Sadly, I think I’m pretty dependent on them too. I love that he has something he loves to do. It keeps him busy and in my mind it’s better than the long days I spent watching MTV in middle school because he’s actually using his brain. And I’ll be honest, I don’t like listening to him complain about being bored when he’s not on his Xbox. So fine…go play your video games, stop complaining and I’ll ignore the fact that allowing you to play video games as much as you do is a major mom fail.
Things came to a head tonight when I told him it was time to go to his middle school bbq. This is the bbq they have every year to hand out class schedules, register for clubs, pick up chromebooks and learn your locker combinations. Naturally, my son did not want to go despite the fact that he had been well-prepped for this evening activity. Like a toddler who receives notice that we’re leaving playland in 10 more minutes to prevent a tantrum, I also provide notice for my 12 YEAR OLD.
“Don’t forget we have that bbq tonight! Two more hours…”
“Ugh…I’m not going! I don’t need to go!!”
“Yes, they’re giving schedules tonight and we’ll walk to all of your classrooms so that you know where to go on the first day.”
“I’ll just get the schedule on the first day!!”
One thing led to another and I basically told him I’m done arguing with him. I said that I’m not taking him to school with his bad attitude when the whole reason we were going was to help him on the first day of school. Fine by me if he wants to show up and not know what to do. I marched over, yanked his Xbox out of the wall and now here I am…wondering what to do next.
I need a better system. My friend suggested an Earnings system where he can earn minutes for completing tasks like doing his homework, unloading the dishes, playing outside, reading a book…even taking a shower and removing the Xbox for 24 hours when he’s disrespectful.
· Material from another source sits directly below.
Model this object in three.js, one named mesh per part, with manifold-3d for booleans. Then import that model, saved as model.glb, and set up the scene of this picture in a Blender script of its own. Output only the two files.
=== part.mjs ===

I suppose it’s a good start. I’m embarrassed that we’re even at this point when he’s old enough to be better and I most certainly should have squashed the issue long ago.
Hoping it will work this time!
Patty says
Having dealt with similar issues when my children were at this, very tender, age, it’s certainly not easy, Kat.
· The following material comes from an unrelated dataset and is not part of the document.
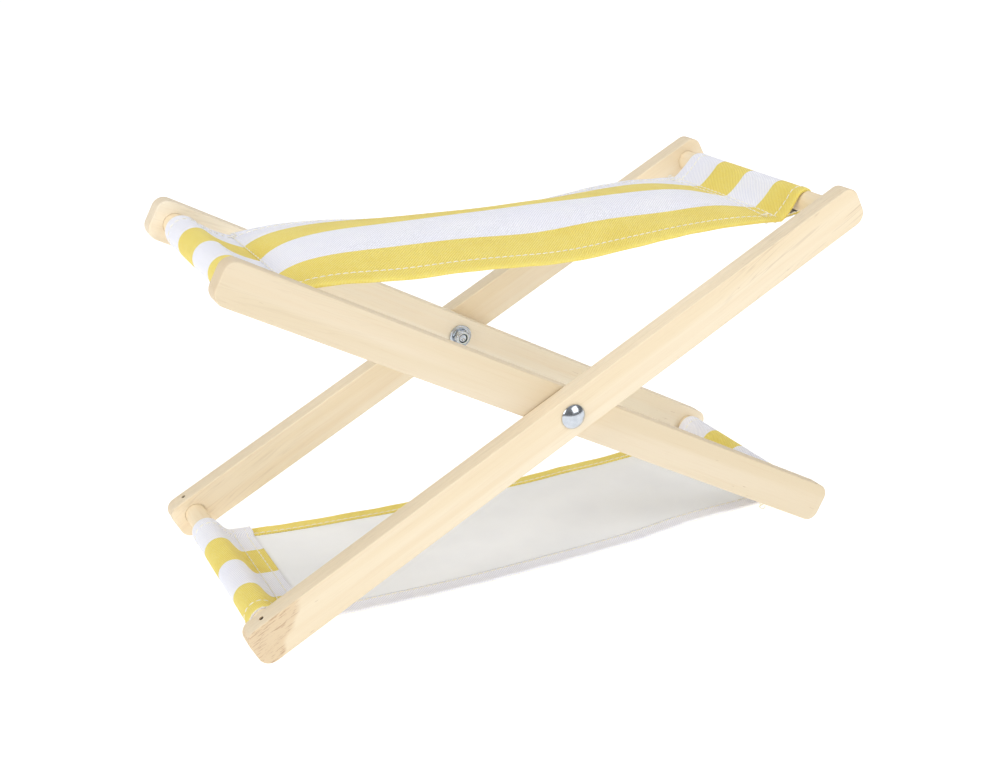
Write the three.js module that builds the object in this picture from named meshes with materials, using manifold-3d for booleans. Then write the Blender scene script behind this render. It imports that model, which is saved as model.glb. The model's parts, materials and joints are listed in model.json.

The whole “electronics” thing wasn’t part of their pre-teen/teen years, at least not on the scale it is today, but, there were distractions and, holy cow, piss poor, rotten, combative attitudes at every turn.
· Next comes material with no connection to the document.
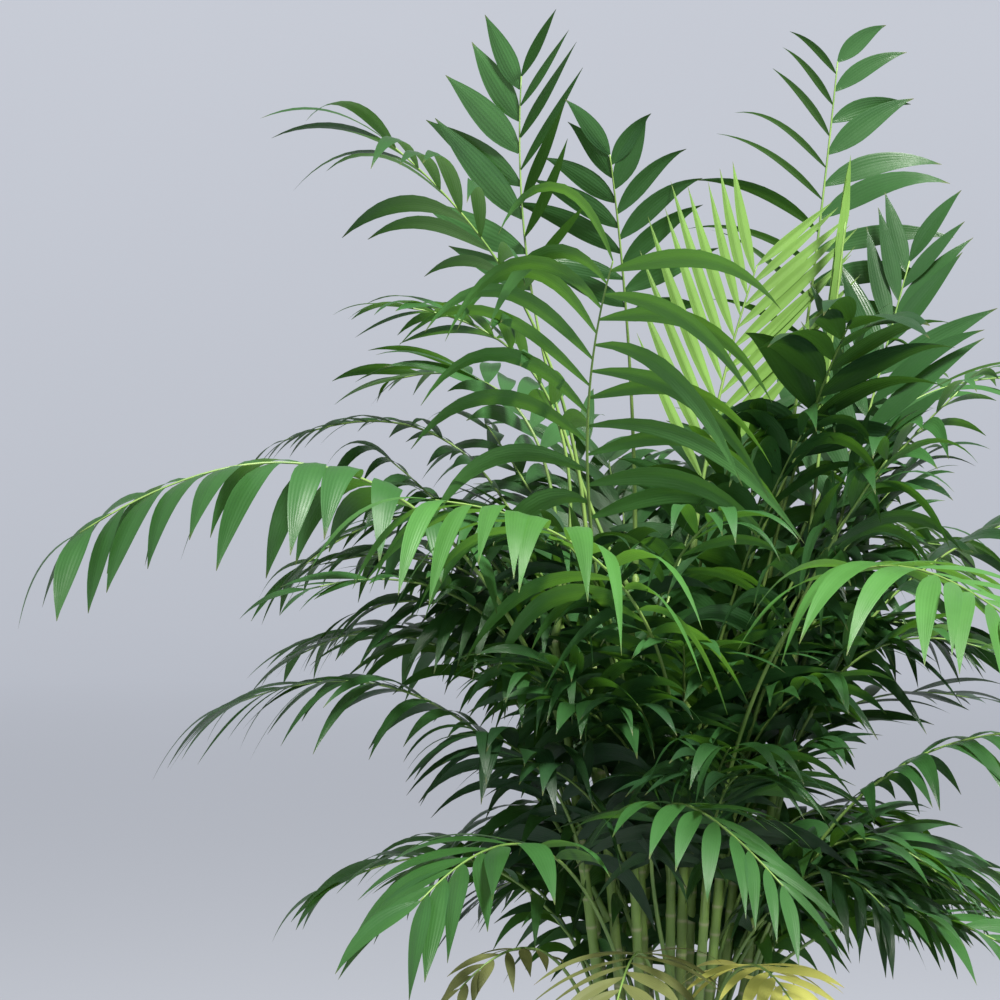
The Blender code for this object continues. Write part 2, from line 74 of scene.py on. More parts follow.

I think the middle school years are the absolute worst. Kids are feeling their “seniority” in passing through their elementary years and sitting on the fence of the high school years that follow. They know everything, we, as parents, well, we are mere outsiders looking in at glaring, complaining, young beings who regard us as intruders, at times.
Our youngest grandson is a Pokemon junkie. When they were visiting here and we all went into Manhattan for a play and other fun, he was hell-bent on walking through Central Park, at a Broadway play and all over the city, head down, looking for those damn little creatures on his phone. Any attempt to put down acceptable game-play parameters were met with absolute disgust.
Your friend’s Earning System suggestion is a good start. Give your son a starting amount of video game-playing time. With every task completed, give him some bonus time; tasks not completed…he loses time.
It’s a start. It does get better, around the end of 10th grade. Hold on, sister, it’s gonna be one helluva bumpy ride getting there!
John Holton says
It’s always something, ain’t it? For him it’s video games, for you it was MTV, for me it was constant music… The earning system sounds like the best idea. I don’t know the Playstation (or any other game system, sorry), but I would think there’s some way to set a password on it. Then you could tell him there are certain things he has to do to get the password, after which you change the password again.
What does Pat have to say about all this?
John Holton says
By the way, the overhead pictture of him and Isis is just too cute…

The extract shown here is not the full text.